The lawsuit asks the Court to recognize that the City and its citizens are dependent on the water from the canal, that they have a right to rely on continued recharge from the canal, and that the Bureau’s project needs to either be designed to allow the recharge to continue or provide mitigation to those who will be hurt. In the suit, the City cites several reasons, including previous court decisions, that it says reaffirm its right to the continued recharge from the canal.

The Bureau of Reclamation’s Final EIS includes a draft of a letter from BOR Regional Director David Murillo to Paul Taggert of Taggart & Taggart with a stamped date of May 24, 2013, in which Murillo refutes each of the City’s claims to the seepage from the canal.

“We are not persuaded that the Nevada law grants to the City any right to the continued existence of seepage water from the Truckee Canal,” Murillo wrote.

 The City has also proposed several alternatives that it says would fix the safety problems with the canal without cutting off the recharge to the aquifer.
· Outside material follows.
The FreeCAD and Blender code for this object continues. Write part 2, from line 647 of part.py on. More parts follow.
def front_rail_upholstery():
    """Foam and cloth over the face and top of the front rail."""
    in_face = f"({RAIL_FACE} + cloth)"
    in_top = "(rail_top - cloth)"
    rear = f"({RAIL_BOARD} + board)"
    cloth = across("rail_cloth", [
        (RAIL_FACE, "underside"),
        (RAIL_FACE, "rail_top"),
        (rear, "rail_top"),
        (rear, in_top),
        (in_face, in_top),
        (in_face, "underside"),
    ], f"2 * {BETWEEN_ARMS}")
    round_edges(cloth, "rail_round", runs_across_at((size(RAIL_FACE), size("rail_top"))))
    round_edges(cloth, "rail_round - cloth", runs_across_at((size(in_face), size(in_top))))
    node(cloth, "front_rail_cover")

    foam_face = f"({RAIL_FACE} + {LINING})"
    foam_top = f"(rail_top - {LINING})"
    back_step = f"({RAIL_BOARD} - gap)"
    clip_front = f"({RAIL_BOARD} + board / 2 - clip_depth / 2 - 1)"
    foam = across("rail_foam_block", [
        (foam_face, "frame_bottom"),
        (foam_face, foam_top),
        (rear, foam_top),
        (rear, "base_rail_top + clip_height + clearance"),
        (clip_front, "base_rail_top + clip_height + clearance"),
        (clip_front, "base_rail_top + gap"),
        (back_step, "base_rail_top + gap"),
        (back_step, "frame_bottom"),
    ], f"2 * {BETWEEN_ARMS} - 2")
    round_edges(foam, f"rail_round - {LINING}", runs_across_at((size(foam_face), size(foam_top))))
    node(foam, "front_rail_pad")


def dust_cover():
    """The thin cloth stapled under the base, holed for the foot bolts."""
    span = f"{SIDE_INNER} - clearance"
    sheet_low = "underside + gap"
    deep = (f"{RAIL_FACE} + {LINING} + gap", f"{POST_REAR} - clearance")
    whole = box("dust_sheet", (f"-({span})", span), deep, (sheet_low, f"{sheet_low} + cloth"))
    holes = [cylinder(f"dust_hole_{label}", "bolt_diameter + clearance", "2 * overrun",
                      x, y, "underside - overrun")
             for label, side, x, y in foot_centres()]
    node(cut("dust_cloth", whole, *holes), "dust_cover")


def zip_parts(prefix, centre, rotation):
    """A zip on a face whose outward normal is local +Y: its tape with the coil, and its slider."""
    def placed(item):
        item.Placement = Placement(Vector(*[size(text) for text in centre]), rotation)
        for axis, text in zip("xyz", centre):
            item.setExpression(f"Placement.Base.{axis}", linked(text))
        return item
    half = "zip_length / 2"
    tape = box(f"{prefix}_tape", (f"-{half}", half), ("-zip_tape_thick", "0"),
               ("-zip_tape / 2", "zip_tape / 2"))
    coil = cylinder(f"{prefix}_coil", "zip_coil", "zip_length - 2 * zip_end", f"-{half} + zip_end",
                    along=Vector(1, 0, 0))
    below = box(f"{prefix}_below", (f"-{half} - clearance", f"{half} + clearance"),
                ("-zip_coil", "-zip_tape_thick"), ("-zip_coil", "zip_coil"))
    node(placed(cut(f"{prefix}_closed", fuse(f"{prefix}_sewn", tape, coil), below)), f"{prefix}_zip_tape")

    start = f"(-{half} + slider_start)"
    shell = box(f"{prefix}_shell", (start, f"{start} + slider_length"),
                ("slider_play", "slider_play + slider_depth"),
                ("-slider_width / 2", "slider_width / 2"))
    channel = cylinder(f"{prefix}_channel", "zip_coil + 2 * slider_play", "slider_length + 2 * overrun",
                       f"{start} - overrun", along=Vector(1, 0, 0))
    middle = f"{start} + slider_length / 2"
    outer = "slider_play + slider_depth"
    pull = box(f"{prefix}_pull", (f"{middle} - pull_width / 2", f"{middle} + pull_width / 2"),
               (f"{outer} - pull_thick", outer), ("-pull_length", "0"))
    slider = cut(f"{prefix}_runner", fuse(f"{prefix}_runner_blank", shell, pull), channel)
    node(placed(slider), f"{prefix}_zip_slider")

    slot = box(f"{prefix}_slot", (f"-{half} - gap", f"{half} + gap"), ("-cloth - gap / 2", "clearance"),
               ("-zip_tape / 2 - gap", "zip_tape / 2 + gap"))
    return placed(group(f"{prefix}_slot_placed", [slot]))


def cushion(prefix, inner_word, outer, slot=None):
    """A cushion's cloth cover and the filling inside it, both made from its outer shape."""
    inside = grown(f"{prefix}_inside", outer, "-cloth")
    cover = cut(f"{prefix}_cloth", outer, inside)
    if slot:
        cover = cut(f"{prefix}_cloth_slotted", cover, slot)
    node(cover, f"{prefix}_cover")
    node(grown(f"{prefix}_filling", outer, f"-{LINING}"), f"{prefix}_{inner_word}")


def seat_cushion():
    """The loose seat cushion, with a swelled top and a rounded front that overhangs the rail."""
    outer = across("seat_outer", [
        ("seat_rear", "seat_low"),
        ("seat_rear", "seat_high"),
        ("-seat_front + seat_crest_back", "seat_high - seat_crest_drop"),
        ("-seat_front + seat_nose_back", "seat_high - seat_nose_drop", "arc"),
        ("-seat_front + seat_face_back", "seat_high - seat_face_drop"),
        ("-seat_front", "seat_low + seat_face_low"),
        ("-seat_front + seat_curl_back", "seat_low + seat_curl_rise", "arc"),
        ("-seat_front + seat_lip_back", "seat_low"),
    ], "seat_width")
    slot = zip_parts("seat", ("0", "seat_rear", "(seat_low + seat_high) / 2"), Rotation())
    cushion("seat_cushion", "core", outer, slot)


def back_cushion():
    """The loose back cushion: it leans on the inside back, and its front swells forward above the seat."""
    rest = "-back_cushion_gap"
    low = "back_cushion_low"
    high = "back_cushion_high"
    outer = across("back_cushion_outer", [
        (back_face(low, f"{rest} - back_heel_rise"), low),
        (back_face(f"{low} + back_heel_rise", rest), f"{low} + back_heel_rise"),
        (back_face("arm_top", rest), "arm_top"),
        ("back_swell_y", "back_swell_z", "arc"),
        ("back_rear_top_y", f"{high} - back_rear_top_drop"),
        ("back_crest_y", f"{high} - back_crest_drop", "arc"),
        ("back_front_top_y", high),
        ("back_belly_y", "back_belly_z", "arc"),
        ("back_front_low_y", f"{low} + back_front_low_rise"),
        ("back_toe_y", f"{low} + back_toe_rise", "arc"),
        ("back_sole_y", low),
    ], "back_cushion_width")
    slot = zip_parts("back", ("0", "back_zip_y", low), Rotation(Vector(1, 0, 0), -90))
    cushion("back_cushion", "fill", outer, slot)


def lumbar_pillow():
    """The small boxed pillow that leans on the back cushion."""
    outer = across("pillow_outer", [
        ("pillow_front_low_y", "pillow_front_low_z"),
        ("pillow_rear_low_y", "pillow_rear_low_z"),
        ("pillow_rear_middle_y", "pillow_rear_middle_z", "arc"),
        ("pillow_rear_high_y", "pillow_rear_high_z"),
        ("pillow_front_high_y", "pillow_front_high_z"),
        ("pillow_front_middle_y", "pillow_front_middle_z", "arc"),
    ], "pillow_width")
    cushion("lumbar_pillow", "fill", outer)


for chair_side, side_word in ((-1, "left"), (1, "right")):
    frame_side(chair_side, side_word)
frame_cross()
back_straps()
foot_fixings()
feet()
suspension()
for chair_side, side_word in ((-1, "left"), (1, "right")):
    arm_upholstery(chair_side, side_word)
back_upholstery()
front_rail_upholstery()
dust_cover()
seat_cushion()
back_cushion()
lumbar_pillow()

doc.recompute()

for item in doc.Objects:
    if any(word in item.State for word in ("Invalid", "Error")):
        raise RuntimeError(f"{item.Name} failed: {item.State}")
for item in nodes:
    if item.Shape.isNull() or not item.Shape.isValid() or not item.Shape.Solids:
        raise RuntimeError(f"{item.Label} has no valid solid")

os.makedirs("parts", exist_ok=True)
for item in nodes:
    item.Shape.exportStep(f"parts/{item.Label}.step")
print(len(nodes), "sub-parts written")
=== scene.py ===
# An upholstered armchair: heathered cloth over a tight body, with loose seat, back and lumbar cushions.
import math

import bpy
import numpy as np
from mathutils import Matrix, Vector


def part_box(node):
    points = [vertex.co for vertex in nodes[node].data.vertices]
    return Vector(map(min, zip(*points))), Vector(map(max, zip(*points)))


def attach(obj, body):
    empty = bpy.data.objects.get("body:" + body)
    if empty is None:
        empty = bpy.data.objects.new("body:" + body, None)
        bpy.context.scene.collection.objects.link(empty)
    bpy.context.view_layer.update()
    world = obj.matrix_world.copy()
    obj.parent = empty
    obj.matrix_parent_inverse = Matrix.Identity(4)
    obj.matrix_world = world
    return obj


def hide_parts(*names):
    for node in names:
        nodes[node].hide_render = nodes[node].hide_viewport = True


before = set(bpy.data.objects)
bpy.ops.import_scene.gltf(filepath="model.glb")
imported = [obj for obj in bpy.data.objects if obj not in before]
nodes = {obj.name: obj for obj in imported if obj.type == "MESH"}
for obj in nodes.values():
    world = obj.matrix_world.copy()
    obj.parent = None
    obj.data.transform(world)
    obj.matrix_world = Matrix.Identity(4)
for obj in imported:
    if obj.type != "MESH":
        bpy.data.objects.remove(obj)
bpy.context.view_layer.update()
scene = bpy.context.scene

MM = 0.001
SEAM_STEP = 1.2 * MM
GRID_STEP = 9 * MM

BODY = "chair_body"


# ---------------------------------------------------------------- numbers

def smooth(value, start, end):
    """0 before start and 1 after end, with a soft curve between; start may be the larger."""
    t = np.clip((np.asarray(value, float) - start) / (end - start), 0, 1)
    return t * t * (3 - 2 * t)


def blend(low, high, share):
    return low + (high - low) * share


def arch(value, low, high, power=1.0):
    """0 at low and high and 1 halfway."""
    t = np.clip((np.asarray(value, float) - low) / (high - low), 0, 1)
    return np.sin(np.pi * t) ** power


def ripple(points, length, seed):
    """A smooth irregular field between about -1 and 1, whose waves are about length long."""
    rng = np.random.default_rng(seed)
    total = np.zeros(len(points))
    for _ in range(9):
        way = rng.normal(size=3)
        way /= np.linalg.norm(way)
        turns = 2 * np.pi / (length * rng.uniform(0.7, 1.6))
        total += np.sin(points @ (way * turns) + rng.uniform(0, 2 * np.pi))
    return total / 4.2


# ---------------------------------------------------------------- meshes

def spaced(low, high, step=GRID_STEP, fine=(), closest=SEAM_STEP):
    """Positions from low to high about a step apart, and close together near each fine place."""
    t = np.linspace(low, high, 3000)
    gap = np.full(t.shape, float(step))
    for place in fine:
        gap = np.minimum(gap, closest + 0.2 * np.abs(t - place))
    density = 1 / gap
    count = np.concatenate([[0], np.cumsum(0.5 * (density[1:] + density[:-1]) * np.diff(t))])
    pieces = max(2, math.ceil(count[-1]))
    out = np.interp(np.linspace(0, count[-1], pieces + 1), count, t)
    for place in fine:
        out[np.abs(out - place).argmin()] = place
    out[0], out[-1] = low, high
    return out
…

Those include reconstructing the existing walls of the canal and including some form off cutoff wall (cement, steel, or vinyl) within the newly reconstructed embankment, maintaining the current stage restrictions, using a trench and fill method to install a concrete wall within the existing canal embankment, and adding a groundwater recharge component to the existing project. 

The City says none of these alternatives were analyzed in the Bureau’s FEIS.